With the fall of the Soviet Union later that year, America’s defeat in Vietnam suddenly looked like an anachronistic speed bump on the road to ultimate victory in the Cold War. The U.S. military, which had been greatly strengthened under former President Ronald Reagan, was clearly without peer. Any country insane enough to challenge the United States militarily would be smashed in a matter of weeks, if not days.
Throughout the 1990s, U.S. troops were dispatched to the former Yugoslavia on missions that seemed to underscore America’s military might. NATO’s campaign to assist Kosovar Albanians against the Serbs was conducted entirely from the air. Even though the airstrikes were far from crippling, the notion of ground combat no longer seemed relevant.
The myth of America’s invincibility did not wear off immediately after the Sept. 11 attacks. Initially, the United States was able to rout the Taliban with a handful of special operators and CIA officers backed by overwhelming airpower.
America had seemingly avoided the trap of sending thousands of troops to the “Graveyard of Empires,” and we all had a good laugh at the Russians.
Things began to change with the March 2003 invasion of Iraq. This was not the Gulf War, where Americans were awed by grainy television images of smart bombs blowing up targets with God-like accuracy. This became a war of ambushes, roadside bombs, and enemies who did not wear uniforms.
Troops on the ground stacked up to clear rooms as the war devolved into urban fighting. Every trip outside the wire became as suicidal as going over the top in World War I. The term “Improvised Explosive Device” – or “IED” – became synonymous with death and severe injury.
America seemed less awe inspiring as multimillion dollar equipment was destroyed by bombs detonated with 19th Century technology. Eventually, Afghanistan too became a war of IEDs, suicide bombers, terrorists, and invisible wounds.

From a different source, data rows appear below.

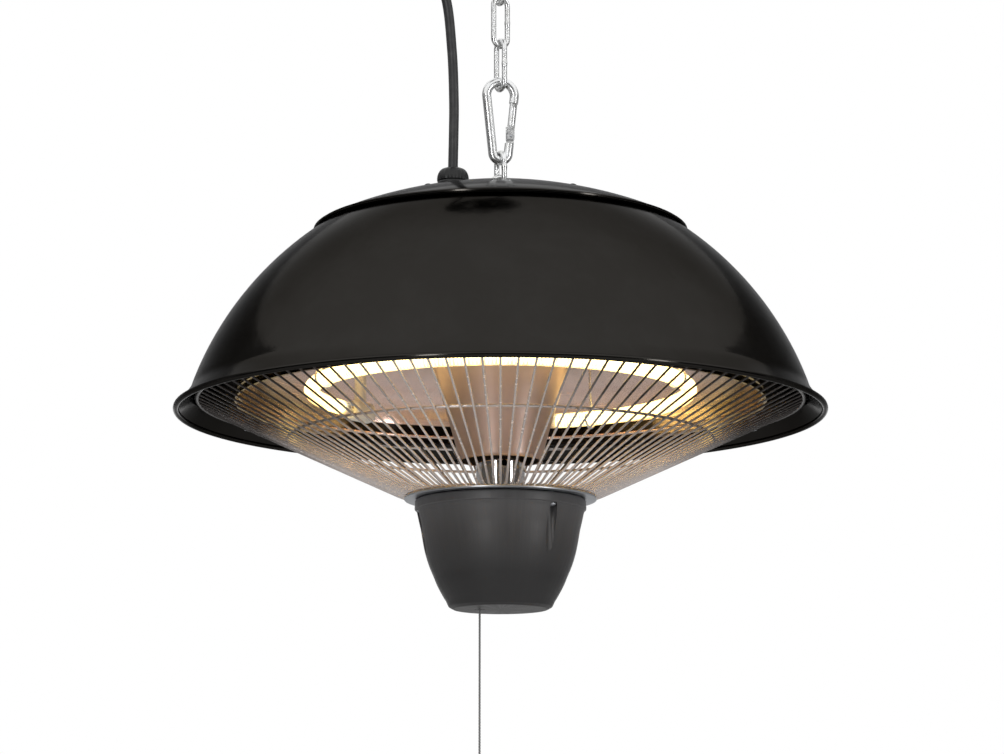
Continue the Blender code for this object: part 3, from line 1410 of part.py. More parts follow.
def build():
    """Make every piece and hang each body from the one above."""
    ceiling = pivot("ceiling_body", (0.0, 0.0, 0.0))
    ride(make_ceiling(), ceiling)
    links = make_chain()
    above = ceiling
    hang = -HOOK_DROP
    top_link = None
    for link, ends in zip(links, LINK_ENDS):
        body = pivot(link.name + "_body", (0.0, 0.0, hang), above)
        ride([link], body)
        top_link = top_link or body
        above = body
        hang = ends[1]
    snap_pieces, gate, gate_pivot = make_snap_hook()
    snap = pivot("snap_hook_body", (0.0, 0.0, hang), above)
    ride(snap_pieces, snap)
    ride([gate], pivot("snap_gate_body", gate_pivot, snap))
    hanger = pivot("hanger_link_body", (0.0, 0.0, SNAP_ENDS[1]), snap)
    ride([make_hanger_link()], hanger)
    heater = pivot("heater_body", (0.0, 0.0, HANGER_ENDS[1]), hanger)
    free, coil, tail = make_cable()
    ride(make_eye() + [make_dome(), free, make_guard(), make_bush()], heater)
    for pieces in (make_cap(), make_gland(), make_reflector(), make_lamp()):
        ride(pieces, heater)
    for pieces in (make_guard_fittings(), make_centre_tube(), make_cup()):
        ride(pieces, heater)
    ride([coil, tail, make_strap(), make_plug()], top_link)
    body, arm, arm_pivot = make_switch()
    ride([body], heater)
    ride([arm], pivot("switch_arm_body", arm_pivot, heater))
    cord, knob, cord_place = make_pull_cord()
    ride([cord, knob], pivot("pull_cord_body", cord_place, heater))
    print("rim height", round(RIM_Z, 5), "coil height", round(COIL_Z, 5))


build()
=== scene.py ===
# %% [markdown]
# # A hanging patio heater
# A round electric heater hangs from the ceiling by a short chain. Its enamelled dome covers a copper
# reflector with a ring lamp, a guard of thin wires keeps hands away, and a cup below holds the pull switch.
# A finished CAD frame gives every place and most sizes. This lesson dresses that frame: nearly every piece
# is made again, finer, in the place of its plain twin, and all get a finish built from shader nodes.
# The frame is loaded first, because every later piece is set by it.
# GAP is the 0.3 mm that most pieces keep from what they lie against.
# %% The frame
import math

import bmesh
import bpy
from mathutils import Matrix, Vector
from mathutils.geometry import convex_hull_2d


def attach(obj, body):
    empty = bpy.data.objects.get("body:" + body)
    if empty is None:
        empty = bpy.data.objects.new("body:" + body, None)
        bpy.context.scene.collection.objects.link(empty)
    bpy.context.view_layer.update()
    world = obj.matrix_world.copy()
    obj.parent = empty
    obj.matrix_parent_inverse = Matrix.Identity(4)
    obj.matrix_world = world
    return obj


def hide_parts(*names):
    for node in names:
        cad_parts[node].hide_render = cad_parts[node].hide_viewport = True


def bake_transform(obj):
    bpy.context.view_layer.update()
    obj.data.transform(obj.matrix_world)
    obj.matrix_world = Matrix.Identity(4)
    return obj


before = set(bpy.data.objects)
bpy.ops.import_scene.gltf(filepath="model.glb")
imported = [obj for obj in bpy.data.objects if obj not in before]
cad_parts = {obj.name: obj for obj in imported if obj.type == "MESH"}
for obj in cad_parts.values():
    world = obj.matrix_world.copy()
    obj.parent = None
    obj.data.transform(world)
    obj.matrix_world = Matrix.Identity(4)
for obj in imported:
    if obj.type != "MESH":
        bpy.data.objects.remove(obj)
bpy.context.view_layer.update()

RIM_Z, GAP = -0.4238, 0.0003


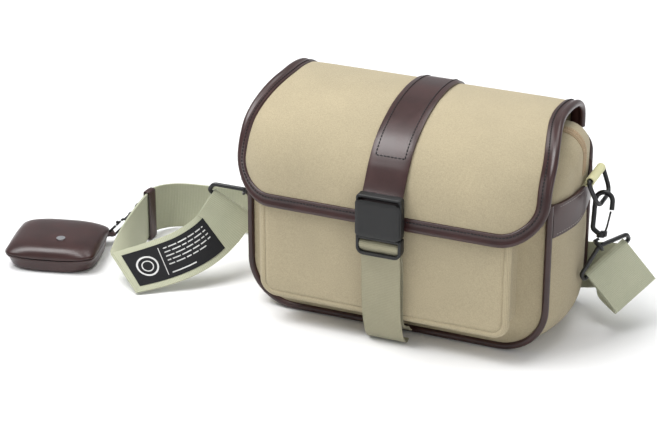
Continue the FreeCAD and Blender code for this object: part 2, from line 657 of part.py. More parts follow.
# ---- shoulder strap --------------------------------------------------------------------
# Stations along the webbing: centre, and the direction across its width.
CREASE = (V(-253.5, -72, 15.6), V(0.56, -0.52, -0.645))
STRAP_LEFT = [
    (V(-183.9, -6.4, 63.8), V(0.78, 0.25, -0.57)),
    (V(-189, -20, 51), V(0.70, 0.10, -0.70)),
    (V(-198, -34, 40), V(0.60, -0.20, -0.77)),
    (V(-214, -47, 29.5), V(0.57, -0.42, -0.70)),
    (V(-234, -59, 21), V(0.56, -0.46, -0.68)),
    (V(-250.5, -70.5, 16.2), V(0.56, -0.51, -0.65)),
]
STRAP_MAIN = [
    CREASE,
    (V(-268, -60, 20.5), V(0.42, -0.36, -0.83)),
    (V(-280, -36, 24.4), V(0.14, -0.10, -0.98)),
    (V(-286, -8, 25.6), V(0, 0, -1.0)),
    (V(-288, 14, 25.9), V(0, 0, -1.0)),
    (V(-286, 40, 25.9), V(0, 0, -1.0)),
    (V(-272, 58, 24.6), V(0, 0, -1.0)),
    (V(-240, 67, 24.0), V(0, 0.04, -1.0)),
    (V(-200, 71, 24.0), V(0, 0.06, -1.0)),
    (V(-150, 75, 24.0), V(0, 0.02, -1.0)),
    (V(-60, 79, 24.0), V(0, 0, -1.0)),
    (V(40, 78, 24.0), V(0, 0, -1.0)),
    (V(95, 74, 26.0), V(0, 0, -1.0)),
    (V(138, 68, 34.0), V(-0.12, -0.10, -0.98)),
]
STRAP_DOWN = V(0.60, 0.20, -0.77)     # the way the webbing leaves the right-hand bar
LAYER = 3.3                           # from the bar's axis to each layer's middle


def right_end():
    """The sewn-back stub, and the strap's own run under it that turns back behind the bag."""
    spec = HARDWARE[1]
    along = V(spec["along"]).normalize()
    down = (STRAP_DOWN - along * STRAP_DOWN.dot(along)).normalize()
    front = down.cross(along).normalize()

    def at(run, lift):
        return spec["bar"] + down * run + front * lift
    across = along * -1
    stub = [(at(run, LAYER), across) for run in (0.5, 22, 43)]
    turn = [((168, 51, 45), (-0.42, -0.46, -0.78)), ((155, 61, 40), (-0.30, -0.32, -0.90))]
    run_back = [(V(*c), V(*w)) for c, w in reversed(turn)]
    run_back += [(at(30, -28), V(-0.50, -0.54, -0.68)), (at(43, -22), across), (at(49, -13.5), across),
                 (at(44, -5.5), across), (at(30, -LAYER), across), (at(0.5, -LAYER), across)]
    return stub, run_back


FOLD_R = 4.3


def ribbon(stations, wide, thickness, lift=0.0):
    """Flat webbing ruled through its stations, moved lift along its face's normal."""
    wires = []
    count = len(stations)
    for i, (centre, across) in enumerate(stations):
        ahead = stations[min(i + 1, count - 1)][0] - stations[max(i - 1, 0)][0]
        across = V(across).normalize()
        normal = across.cross(ahead).normalize()
        middle = centre + normal * lift
        corners = [middle + across * (u * wide / 2) + normal * (v * thickness / 2)
                   for u, v in [(-1, -1), (1, -1), (1, 1), (-1, 1)]]
        wires.append(Part.makePolygon(corners + [corners[0]]))
    return Part.makeLoft(wires, True, True)


def fold_tube(side):
    """Webbing turned over the bar of the wire loop."""
    spec = HARDWARE[side]
    along = V(spec["along"]).normalize()
    start = spec["bar"] - along * (SHOULDER_WIDE / 2)
    outer = Part.makeCylinder(FOLD_R, SHOULDER_WIDE, start, along)
    return outer.cut(Part.makeCylinder(2.45, SHOULDER_WIDE, start, along)), along, start


def shoulder_strap():
    fold, along, start = fold_tube(-1)
    hole = Part.makeCylinder(2.45, SHOULDER_WIDE, start, along)
    left = ribbon(STRAP_LEFT, SHOULDER_WIDE, SHOULDER_WEB)
    keep("strap_left_end", left.cut(hole).fuse(fold))
    fold, along, start = fold_tube(1)
    hole = Part.makeCylinder(2.45, SHOULDER_WIDE, start, along)
    stub_stations, back_stations = right_end()
    main_run = ribbon(STRAP_MAIN + back_stations, SHOULDER_WIDE, SHOULDER_WEB)
    main_run = main_run.cut(parts["strap_left_end"])
    stub = ribbon(stub_stations, SHOULDER_WIDE, SHOULDER_WEB)
    keep("strap_main", main_run.cut(hole).fuse([fold, stub.cut(hole)]))

    first, last = STRAP_LEFT[0], STRAP_LEFT[1]
    start = (first[0] * 0.45 + last[0] * 0.55, first[1] * 0.45 + last[1] * 0.55)
    label = ribbon([start] + STRAP_LEFT[1:5] + [STRAP_LEFT[5]], LABEL_WIDE, 0.7, LABEL_LIFT)
    keep("strap_label", label)


# ---- strap keeper and the chain to the pouch ---------------------------------------------
def keeper_and_chain():
    at = V(-287, 27, 25.9)
    turn = FreeCAD.Matrix()
    turn.rotateZ(-math.atan2(2, 26))
    turn.move(at)
    band = box(-3.2, 3.2, -6, 6, -25.3, 25.3).cut(box(-1.5, 1.5, -7, 7, -23.6, 23.6))
    keeper = placed(band, turn)

    foot = V(-316.5, 3.5, 10.1)
    up = V(0.55, 0.573, 0.607).normalize()
    clip = frame_matrix(foot, Z_AXIS, up)
    wire = 1.2
    half = 3.2
    loop = tube(filleted([V(-half, 0, -half), V(half, 0, -half), V(half, 0, 18), V(-half, 0, 18)],
                         [half - 0.05] * 4, closed=True), wire)
    barrel = Part.makeCylinder(2.6, 5.5, V(0, 0, 17.5))
    ball = Part.makeSphere(3.4, V(0, 0, 25))
    eye = Part.makeTorus(3.6, wire, V(0, 0, 31), X_AXIS)
    slot = box(1.7, 5.2, -2, 2, 7.0, 14.1)
    keep("pouch_clip", placed(loop.fuse([barrel, ball, eye]).cut(slot), clip))
    trigger = Part.makeCylinder(1.1, 6.0, V(half, 0, 7.5))
    thumb = Part.makeSphere(1.6, V(half + 1.6, 0, 10.5))
    keep("clip_trigger", placed(trigger.fuse(thumb), clip))
    keep("chain_link", placed(Part.makeTorus(4.2, wire, V(0, 0, 36), Y_AXIS), clip))
    ring_z = 41.6
    keep("keeper_ring", placed(Part.makeTorus(4.2, wire, V(0, 0, ring_z), X_AXIS), clip))
    pin = foot + up * (ring_z + 4.2)
    lug = box(pin.x - 2.2, -289.0, pin.y - 2.6, pin.y + 2.6, pin.z - 2.4, pin.z + 2.4)
    room = placed(Part.makeTorus(4.2, wire + 0.6, V(0, 0, ring_z), X_AXIS), clip)
    keep("strap_keeper", keeper.fuse(lug.cut(placed(box(-1.5, 1.5, -7, 7, -23.6, 23.6), turn))).cut(room))
    joints["chain"] = dict(foot=foot, up=up, side=clip.multVec(Y_AXIS) - clip.multVec(V(0, 0, 0)))


# ---- pouch -----------------------------------------------------------------------------
def pouch():
    turn = FreeCAD.Matrix()
    turn.rotateZ(math.radians(POUCH_TURN))
    turn.move(POUCH_AT)

    def block(inset, low, high):
        wire = round_rect(POUCH_HALF_X - inset, -POUCH_HALF_Y + inset, POUCH_HALF_Y - inset,
                          POUCH_R - inset, POUCH_R - inset, lambda u, v: V(u, v, low))
        return Part.Face(wire).extrude(V(0, 0, high - low))
    base = block(0, 0, POUCH_SPLIT - 0.3).cut(block(POUCH_WALL, POUCH_WALL, POUCH_SPLIT + 1))
    lid = block(0, POUCH_SPLIT + 0.3, POUCH_HIGH)
    lid = lid.makeFillet(5, [e for e in lid.Edges if e.BoundBox.ZMin > POUCH_HIGH - 0.1])
    lid = lid.cut(block(POUCH_WALL, POUCH_SPLIT - 1, POUCH_HIGH - 5))
    keep("pouch_base", placed(base, turn))
    keep("pouch_lid", placed(lid, turn))
    stud = Part.makeCylinder(4.2, 1.4, V(8, -16, POUCH_HIGH))
    keep("pouch_stud", placed(stud, turn))
    tab = box(-0.6, 11.5, -5.5, 5.5, 9, 11.2)
    tab = tab.makeFillet(3, [e for e in tab.Edges if e.BoundBox.ZLength > 1 and e.BoundBox.XMin > 5])
    tab = tab.cut(Part.makeCylinder(3.2, 10, V(6.5, 0, 5)))
    corner = FreeCAD.Matrix()
    corner.rotateZ(math.radians(41))
    corner.move(V(36, 31, 0))
    keep("pouch_tab", placed(placed(tab, corner).cut(base), turn))


def main():
    dome = body_shell()
    padding()
    pocket(dome)
    pull_z = zip_slider()
    flap()
    closure()
    sides = [hang_set(side) for side in (1, -1)]
    keep("side_tabs", Part.makeCompound([tab for tab, _ in sides]))
    keep("ring_loops", Part.makeCompound([ring_loop for _, ring_loop in sides]))
    shoulder_strap()
    keeper_and_chain()
    pouch()
    tail_top = flap_offset(s_at_height(TAIL_TOP_Z), STRAP_X, TAIL_LIFT + LEATHER)
    print("pull z", round(pull_z, 2), "tail hinge", tail_top, "joints", joints)
    os.makedirs("parts", exist_ok=True)
    for name, shape in sorted(parts.items()):
        shape.exportStep("parts/" + name + ".step")
        b = shape.optimalBoundingBox(False)
        print(name, len(shape.Solids), shape.isValid(), round(shape.Volume / 1000, 2),
              [round(v, 1) for v in (b.XMin, b.YMin, b.ZMin, b.XMax, b.YMax, b.ZMax)])


main()
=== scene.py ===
import json
import math

import bmesh
import bpy
import numpy as np
from mathutils import Matrix, Vector, noise

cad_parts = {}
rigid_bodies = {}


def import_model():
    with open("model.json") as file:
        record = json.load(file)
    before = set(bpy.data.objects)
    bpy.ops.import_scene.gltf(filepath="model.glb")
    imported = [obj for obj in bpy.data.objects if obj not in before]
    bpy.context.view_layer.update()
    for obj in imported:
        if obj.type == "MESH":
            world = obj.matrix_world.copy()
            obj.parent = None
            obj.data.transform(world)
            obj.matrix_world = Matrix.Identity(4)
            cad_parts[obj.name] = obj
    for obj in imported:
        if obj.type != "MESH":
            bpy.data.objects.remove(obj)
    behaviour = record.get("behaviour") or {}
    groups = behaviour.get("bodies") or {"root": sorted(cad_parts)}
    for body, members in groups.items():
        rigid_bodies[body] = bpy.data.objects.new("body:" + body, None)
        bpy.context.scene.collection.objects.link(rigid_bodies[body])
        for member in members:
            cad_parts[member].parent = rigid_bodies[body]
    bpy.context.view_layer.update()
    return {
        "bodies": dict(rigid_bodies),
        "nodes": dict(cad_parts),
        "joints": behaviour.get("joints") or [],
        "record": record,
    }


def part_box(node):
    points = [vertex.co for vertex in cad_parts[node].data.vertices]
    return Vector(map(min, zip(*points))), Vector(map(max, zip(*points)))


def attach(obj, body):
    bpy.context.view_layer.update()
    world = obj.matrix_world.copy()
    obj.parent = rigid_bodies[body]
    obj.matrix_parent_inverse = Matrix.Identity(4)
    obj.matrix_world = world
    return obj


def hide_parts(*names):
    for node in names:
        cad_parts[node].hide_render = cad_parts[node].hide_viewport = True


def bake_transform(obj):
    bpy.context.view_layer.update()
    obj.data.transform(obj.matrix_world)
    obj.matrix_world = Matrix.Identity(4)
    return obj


# A canvas camera bag on a pale floor.  Lengths below are millimetres until a mesh is made.
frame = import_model()
nodes = frame["nodes"]
MM = 0.001

# ---- sizes, close to those of the CAD parts ---------------------------------------------
FRONT_Y, BACK_Y = -54.0, 58.0
SEAM_HALF, BULGE_HALF = 138.0, 151.0
FRONT_TOP, MID_TOP, BACK_TOP = 148.0, 192.0, 170.0
SEAM_LOW, MID_LOW = 1.4, -1.2
BOTTOM_R, TOP_R = 42.0, 20.0
LID_HALF = 111.0
ZIP_Y = 3.5
POCKET_HALF, POCKET_LOW, POCKET_TOP, POCKET_Y, POCKET_R = 116.0, 28.0, 144.0, -86.5, 14.0
FLAP_TOP_HALF, FLAP_HALF, FLAP_LOW, FLAP_CORNER_R = 134.0, 145.0, 116.0, 38.0
FLAP_FLAT_HALF = 100.0
SPLIT_Y = 46.0
STRAP_X, STRAP_WIDE, LEATHER = 3.0, 37.0, 2.6
SHOULDER_WIDE, SHOULDER_WEB = 46.0, 2.0
CLOTH, PROUD = 1.6, 0.2
PIPING_R, PIPING_HALF, PIPING_LOW, PIPING_OFF = 3.2, 140.0, 3.3, 1.0
BUCKLE_SEAM, BUCKLE_FRONT, BUCKLE_REAR, BUCKLE_HALF, BUCKLE_BAR = 112.0, -105.0, -96.0, 21.0, 2.8
RING_X, RING_Z, RING_R, RING_Y = 158.4, 149.0, 3.5, {-1: 8.0, 1: 16.5}
LINING = (127.2, 9.7, 138.0, 24.0, 1.0)
LINING_FRONT, LINING_REAR = -45.8, 49.2
POUCH_X, POUCH_Y, POUCH_TURN, POUCH_HALF = -350, -44, math.radians(14), (43.8, 38.4)
KEEPER_AT, KEEPER_HALF = (-287, 27, 25.9), 6.0
COIL_Y, TAPE_ENDS = {-1: 2.2, 1: 4.8}, (-1.0, 8.0)
FLAP_MIDDLE = [(62, 180.3), (60.5, 190.5), (51, 200), (32, 205.3), (11, 207), (-15, 205),
               (-42, 197.5), (-65, 185.5), (-81, 168), (-89, 150), (-91.8, 133), (-92, FLAP_LOW)]
FLAP_END = [(62, 180.3), (60.5, 189), (50, 198.4), (31, 204.6), (11, 206.3), (-13, 203.4),
            (-35, 194), (-53, 181), (-65, 164), (-69.5, 147), (-70.5, 132), (-70.5, FLAP_LOW)]


# ---- mesh helpers ----------------------------------------------------------------------
def new_mesh(name, points, faces, mat, uvs=None, smooth=True):
    """Object from points in millimetres; uvs holds one pair in metres for each point."""
    mesh = bpy.data.meshes.new(name)
    mesh.from_pydata([tuple(MM * c for c in p) for p in points], [], faces)
    mesh.validate()
    if uvs is not None:
        layer = mesh.uv_layers.new(name="UVMap")
        for loop in mesh.loops:
            layer.data[loop.index].uv = uvs[loop.vertex_index]
    if smooth:
        mesh.polygons.foreach_set("use_smooth", [True] * len(mesh.polygons))
    obj = bpy.data.objects.new(name, mesh)
    bpy.context.scene.collection.objects.link(obj)
    mesh.materials.append(mat)
    return obj


def unit(vector):
    return vector / np.linalg.norm(vector)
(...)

Advances in technology saved the lives of countless troops who would have died in previous wars, but they also had to endure blast-related injuries that left them in soul-crushing pain. It would take years for the military to acknowledge that service members who survived blasts seemingly unscathed were actually suffering from mild Traumatic Brain Injury.
The military and Department of Veterans Affairs gave the Forever War generation dozens of pills – too many to count – to keep them whole. Many washed down their meds with alcohol, a potentially fatal combination.
The enduring legacy of Sept. 11 is how the American concept of war has changed. Wars are no longer quick and easy. They are endless, and while troops deploy to combat zones over and over again, most civilians have no idea who they are fighting or why.
It will be up to the Forever War generation to begin the healing. Those who have survived have an obligation to succeed where the Baby Boomers failed and stop the United States from sending its sons and daughters into harm’s way for unattainable goals.
Your task will be to prevent future generations from being treated as if they were expendable.